Visitors look at a Lexus GS250 during the 16th Shanghai International Automobile Industry Exhibition. The glittering new products and concepts being unveiled at the expo by major automakers confirm China’s status as the most important car market in the world.

Bloomberg
Shanghai


The task of every major car show is to reflect the state of the auto industry, but few live up to the challenge as well as Shanghai’s auto show. Like the Chinese market itself, the show is big, chaotic and perplexing, and attendance is de rigueur for anyone who’s anyone in the global car business.
The glittering new products and concepts being unveiled at Auto Shanghai 2015 by the global major automakers confirm China’s status as the most important car market in the world. But they also provide a poignant counterpoint to the more modest offerings on display from China’s homegrown producers. For all the uncertainty that global automakers see in the cooling Chinese market, the Shanghai show proves that they – not China’s government-assisted automakers – are winning the war for the hearts, minds and pocketbooks of China’s growing consumer class.
Despite this year’s notable lack of scantily clad “booth babes” and an increase in sober expectations for Chinese market growth, the Shanghai auto show is still growing exuberantly. Two years ago, the event attracted more than 800,000 visitors; this year, it could be 1mn. But behind the Albert Speer-meets-Pelican Bay facade of the show’s massive new venue lurks yet another sign of the complicated mix of opportunity and risk facing the Chinese industry: Despite featuring more than 2,000 exhibitors this year, empty space abounded. Both the industry and its flagship event are built on a rampant belief in growth, yet they remain in constant risk of overcapacity.
Whether that overcapacity becomes an issue for the world’s automakers depends on how rapidly China’s once-white-hot growth slows. And while there are fears that a cooling market could bring a sharp correction, the auto industry seems to believe that the slowdown will continue to be gradual: “I don’t think 6-7% growth is bad news,” Nissan-Renault chief executive officer Carlos Ghosn said. Indeed, 7% annual growth would bring car sales in China to 35mn a year by the end of the decade, double the current US market.
But if the major global automakers seem content with the state of the Chinese market, the Chinese themselves are less enthused. After spending decades forging joint-venture partnerships with foreign brands, automakers are failing spectacularly at making progress in their home market: In 2014, nearly 8 out of 10 sedans sold in China were foreign-made. And at the Shanghai auto show, foreign-branded cars often are shown twice – once at the automaker’s lavish booth, then again at its Chinese joint venture partners.

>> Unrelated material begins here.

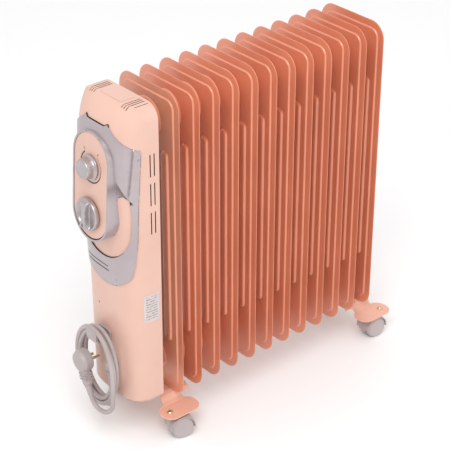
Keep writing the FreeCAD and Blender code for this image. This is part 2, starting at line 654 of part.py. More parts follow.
def make_castor(swivel, x, y, trail_side):
    """Hood and twin wheels of one castor, built about its stem and turned to its rest swivel."""
    axle_x = TRAIL * trail_side
    hood_half = WHEEL_GAP / 2 + WHEEL_THICK - 0.8
    web_half = WHEEL_GAP / 2 - 0.6
    fender = rod(WHEEL_RADIUS + 3, (axle_x, -hood_half, WHEEL_RADIUS), (axle_x, hood_half, WHEEL_RADIUS))
    fender = fender.cut(rod(WHEEL_RADIUS + 1, (axle_x, -40, WHEEL_RADIUS), (axle_x, 40, WHEEL_RADIUS)))
    fender = fender.cut(box(axle_x - 40, axle_x + 40, -40, 40, -10, WHEEL_RADIUS - 2))
    web = rod(WHEEL_RADIUS + 2, (axle_x, -web_half, WHEEL_RADIUS), (axle_x, web_half, WHEEL_RADIUS))
    web = web.cut(box(axle_x - 40, axle_x + 40, -40, 40, -10, WHEEL_RADIUS - 9))
    boss = rod(web_half - 0.4, (0, 0, 22), (0, 0, PLATE_TOP - PLATE_THICK - 0.4))
    hood = fuse([fender, web, boss])
    hood = hood.cut(rod(AXLE_RADIUS, (axle_x, -40, WHEEL_RADIUS), (axle_x, 40, WHEEL_RADIUS)))
    hood = hood.cut(rod(2.6, (0, 0, 30), (0, 0, 60)))
    outline = [(AXLE_RADIUS + 0.05, 0), (WHEEL_RADIUS - 2, 0), (WHEEL_RADIUS, 1.5),
               (WHEEL_RADIUS, WHEEL_THICK - 2.5), (WHEEL_RADIUS - 2, WHEEL_THICK - 0.8),
               (WHEEL_RADIUS - 2.4, WHEEL_THICK), (WHEEL_RADIUS - 3.4, WHEEL_THICK),
               (WHEEL_RADIUS - 4, WHEEL_THICK - 0.5), (0, WHEEL_THICK - 0.5), (0, WHEEL_THICK - 2),
               (AXLE_RADIUS + 0.05, WHEEL_THICK - 2)]
    wheels = [revolved(outline, (axle_x, s * WHEEL_GAP / 2, WHEEL_RADIUS), (0, s, 0)) for s in (-1, 1)]
    reach = WHEEL_GAP / 2 + WHEEL_THICK - 2.1
    axle = rod(AXLE_RADIUS, (axle_x, -reach, WHEEL_RADIUS), (axle_x, reach, WHEEL_RADIUS))
    pieces = [hood, axle] + wheels
    return [moved(turned(piece, swivel, (0, 0, 0)), x, y, 0) for piece in pieces]


def make_castor_screws():
    """Round-headed screws that hold the castors' sockets to the foot plates."""
    screws = []
    for x in (-CASTOR_X, STACK + CASTOR_X):
        for y in (-CASTOR_Y, CASTOR_Y):
            outline = [(0, 0), (5.6, 0), (5.4, 1.4), (3.6, 3.0), (0, 3.6)]
            head = revolved(outline, (x, y, PLATE_TOP), (0, 0, 1))
            screws.append(fuse([head, rod(2.55, (x, y, 31), (x, y, PLATE_TOP))]))
    return Part.Compound(screws)


# Assembly ---------------------------------------------------------------------------------------

def far_end(shape):
    """A foot piece of the housing end, mirrored to the far end of the stack."""
    return shape.mirror(V(STACK / 2, 0, 0), V(1, 0, 0))


def build():
    nodes = {}
    fin = make_fin()
    for i in range(FIN_COUNT):
        nodes["fin_%02d" % (i + 1)] = moved(fin, i * FIN_PITCH, 0, 0)
    nodes["upper_header"] = make_upper_header()
    nodes["lower_header"] = make_lower_header()
    nodes["oil_filler_plug"] = make_filler_plug()
    nodes["heating_element"] = make_element()
    nodes["element_flange"] = make_element_flange()

    outer = housing_body(0)
    inner = housing_body(-WALL)
    skin = housing_body(BEZEL_THICK)
    nodes["housing_shell"] = make_shell(outer, inner)
    nodes["housing_back_plate"] = make_back_plate()
    nodes["housing_screws"] = make_housing_screws()
    nodes["rating_plate"] = make_rating_plate(outer)
    nodes["panel_bezel"] = make_bezel(outer, skin)
    nodes["control_plate"] = make_control_plate()
    nodes["thermostat_knob"] = make_thermostat_knob()
    nodes["thermostat_shaft"] = make_shaft(THERMOSTAT_Z, 13)
    nodes["thermostat_body"] = make_thermostat_body()
    nodes["selector_knob"] = make_selector_knob()
    nodes["selector_shaft"] = make_shaft(SELECTOR_Z, 6.5)
    nodes["selector_switch"] = make_selector_switch()
    nodes["thermal_cutout"] = make_thermal_cutout()
    nodes["terminal_block"] = make_terminal_block()
    nodes["tilt_switch"] = make_tilt_switch()
    nodes["internal_wiring"] = make_wiring()

    nodes["cord_gland"] = make_gland()
    nodes["cord_cleat"] = make_cleat()
    route, radii = rounded_path(CORD_ROUTE)
    print("cord arc radii", [round(r, 1) for r in radii])
    lead = tube_along(route, CORD_DIAMETER / 2)
    nodes["cord_lead"] = lead
    print("cord lead volume", round(lead.Volume), "expected",
          round(math.pi * CORD_DIAMETER ** 2 / 4 * route.Length))
    nodes["cord_hank"] = make_hank()
    for name, piece in (("plug_body", make_plug()), ("plug_pins", make_plug_pins())):
        nodes[name] = moved(turned(piece, -PLUG_LEAN, (0, 0, 0), (1, 0, 0)), *PLUG_FACE)

    foot = make_foot()
    nodes["foot_plate_near"] = foot
    nodes["foot_plate_far"] = far_end(foot)
    u_bolt = make_u_bolt()
    nodes["u_bolts"] = Part.Compound([u_bolt, far_end(u_bolt)])
    leg = WAIST_RADIUS + 3.5
    nuts = [make_wing_nut(side * leg) for side in (-1, 1)]
    nodes["wing_nuts"] = Part.Compound(nuts + [far_end(nut) for nut in nuts])
    nodes["castor_screws"] = make_castor_screws()
    places = (("near_right", -CASTOR_X, -CASTOR_Y, 1, NEAR_SWIVEL),
              ("near_left", -CASTOR_X, CASTOR_Y, 1, -NEAR_SWIVEL),
              ("far_right", STACK + CASTOR_X, -CASTOR_Y, -1, FAR_SWIVEL),
              ("far_left", STACK + CASTOR_X, CASTOR_Y, -1, -FAR_SWIVEL))
    for place, x, y, trail_side, swivel in places:
        hood, axle, wheel_a, wheel_b = make_castor(swivel, x, y, trail_side)
        nodes["castor_%s_hood" % place] = hood
        nodes["castor_%s_axle" % place] = axle
        nodes["castor_%s_wheel_a" % place] = wheel_a
        nodes["castor_%s_wheel_b" % place] = wheel_b
    return nodes


CORD_NODES = ("cord_lead", "cord_hank", "plug_body", "plug_pins")

nodes = build()
boxes = [shape.optimalBoundingBox(False, False) for name, shape in nodes.items()
         if name not in CORD_NODES]
shift_x = -(min(b.XMin for b in boxes) + max(b.XMax for b in boxes)) / 2
print("shift", round(shift_x, 4), "length", round(max(b.XMax for b in boxes) - min(b.XMin for b in boxes), 2),
      "width", round(max(b.YMax for b in boxes) - min(b.YMin for b in boxes), 2),
      "height", round(max(b.ZMax for b in boxes) - min(b.ZMin for b in boxes), 2))
os.makedirs("parts", exist_ok=True)
for name, shape in nodes.items():
    moved(shape, shift_x, 0, 0).exportStep("parts/%s.step" % name)
    if not shape.isValid():
        print("invalid", name)
print(len(nodes), "nodes")
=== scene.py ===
import math

import bmesh
import bpy
import numpy as np
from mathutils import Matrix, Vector
from mathutils.bvhtree import BVHTree


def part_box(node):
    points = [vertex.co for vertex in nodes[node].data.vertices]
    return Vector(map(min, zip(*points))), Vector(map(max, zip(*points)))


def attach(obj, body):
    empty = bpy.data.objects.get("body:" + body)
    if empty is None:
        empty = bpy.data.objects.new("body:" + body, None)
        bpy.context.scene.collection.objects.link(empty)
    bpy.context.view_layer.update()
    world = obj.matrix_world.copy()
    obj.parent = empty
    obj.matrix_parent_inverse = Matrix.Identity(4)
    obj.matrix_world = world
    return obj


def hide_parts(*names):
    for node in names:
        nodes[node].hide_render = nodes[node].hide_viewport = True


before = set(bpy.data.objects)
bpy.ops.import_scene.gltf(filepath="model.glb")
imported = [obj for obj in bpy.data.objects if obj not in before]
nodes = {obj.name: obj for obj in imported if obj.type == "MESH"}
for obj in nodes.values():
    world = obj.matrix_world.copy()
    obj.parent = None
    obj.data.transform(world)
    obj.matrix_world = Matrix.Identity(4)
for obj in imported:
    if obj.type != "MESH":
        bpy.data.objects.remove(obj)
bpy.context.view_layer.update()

# Camera ------------------------------------------------------------------------------------------
# A long lens looks down on the heater from the control end and its plain long side, with no shift.

azimuth = math.radians(-39.92)
elevation = math.radians(30.17)
distance = 2.6213
aim = Vector((-0.0196, 0.0, 0.3185))
back = Vector((math.sin(azimuth) * math.cos(elevation),
               -math.cos(azimuth) * math.cos(elevation), math.sin(elevation)))
camera = bpy.data.objects.new("camera", bpy.data.cameras.new("camera"))
camera.data.sensor_width = 36.0
camera.data.lens = 120.28
camera.location = aim + back * distance
camera.rotation_euler = (-back).to_track_quat("-Z", "Y").to_euler()
bpy.context.scene.collection.objects.link(camera)
bpy.context.scene.camera = camera

# Mains lead --------------------------------------------------------------------------------------
# A round three-core lead in warm grey PVC. It leaves the strain relief downwards, is wound in a
# long oval that hangs on the hook, and comes back up at the front into the plug.

class Socket:
    """An output of a shader node. Sums, products and comparisons of sockets add Math nodes."""

    def __init__(self, tree, output=None):
        self.tree = tree
        self.output = output

    def node(self, kind, inputs=None, out=0, **settings):
        """Adds one node: its settings first, then the value or link of each named input."""
        made = self.tree.nodes.new("ShaderNode" + kind)
        for name, value in settings.items():
            setattr(made, name, value)
        for name, value in (inputs or {}).items():
            if isinstance(value, Socket):
                self.tree.links.new(value.output, made.inputs[name])
            else:
                made.inputs[name].default_value = value
        return Socket(self.tree, made.outputs[out])

    def maths(self, operation, first, second=0.0):
        return self.node("Math", {0: first, 1: second}, operation=operation)

    def __add__(self, other):
        return self.maths("ADD", self, other)

    def __sub__(self, other):
        return self.maths("SUBTRACT", self, other)

    def __rsub__(self, other):
        return self.maths("SUBTRACT", other, self)

    def __mul__(self, other):
        return self.maths("MULTIPLY", self, other)

    def __gt__(self, other):
        return self.maths("GREATER_THAN", self, other)

    def __lt__(self, other):
        return self.maths("LESS_THAN", self, other)

    __radd__ = __add__
    __rmul__ = __mul__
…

The failure to win market share is not merely embarrassing to China’s auto policy goals, but it also puts domestic automakers on the front lines of overcapacity risk. China’s automakers have failed to compete with their established foreign competitors in part because of the government’s strategy of leveraging market access for technology transfers: With Chinese automakers receiving new auto technologies from Wolfsburg and Detroit, they have failed to build up their own technical capabilities at home. Chinese automakers have tended to simply mimic foreign technologies and designs, leading to copycat vehicles such as Jiangling’s Range Rover Evoque look-alike Landwind X7, just shown at the Guangzhou Auto Show. Until they begin developing their own independent R&D capabilities, their ability to compete with the foreign majors will remain stunted. And there was little evidence at the Shanghai show that this is happening.
The problem isn’t limited to the automakers: Consumers’ consistent preference for foreign-branded cars remains a major obstacle to China’s automotive ambitions. It’s not simply a question of foreign automakers building better cars; their brands are simply more popular with China’s growing middle and upper classes. In certain respects, this state of affairs resembles the frustrations faced by American automakers that have been pummelled in their home market as consumer preference shifts toward Japanese, German and Korean cars. And as years of government policies and bailouts have proven in the US, shifting consumer preferences to align with government priorities is never an easy task.
For now, Chinese automakers remain marginal players, stuck in the lower end of their domestic market while foreign competitors dominate the more profitable high end. Though the latest offerings have shown clear improvements, it’s clear that they will continue to struggle to make headway in an increasingly crowded Chinese market, let alone live up to the dreams of exporting cars around the world.
And the Chinese government is encouraging the production of greener “new energy vehicles” and hoping automakers use the opportunity to develop new technologies that push them to the forefront of the industry. But unless its automakers begin making their own advances, and until its consumers start buying Chinese cars for reasons other than lower cost, China’s car industry will remain a long way from matching the promise of its market.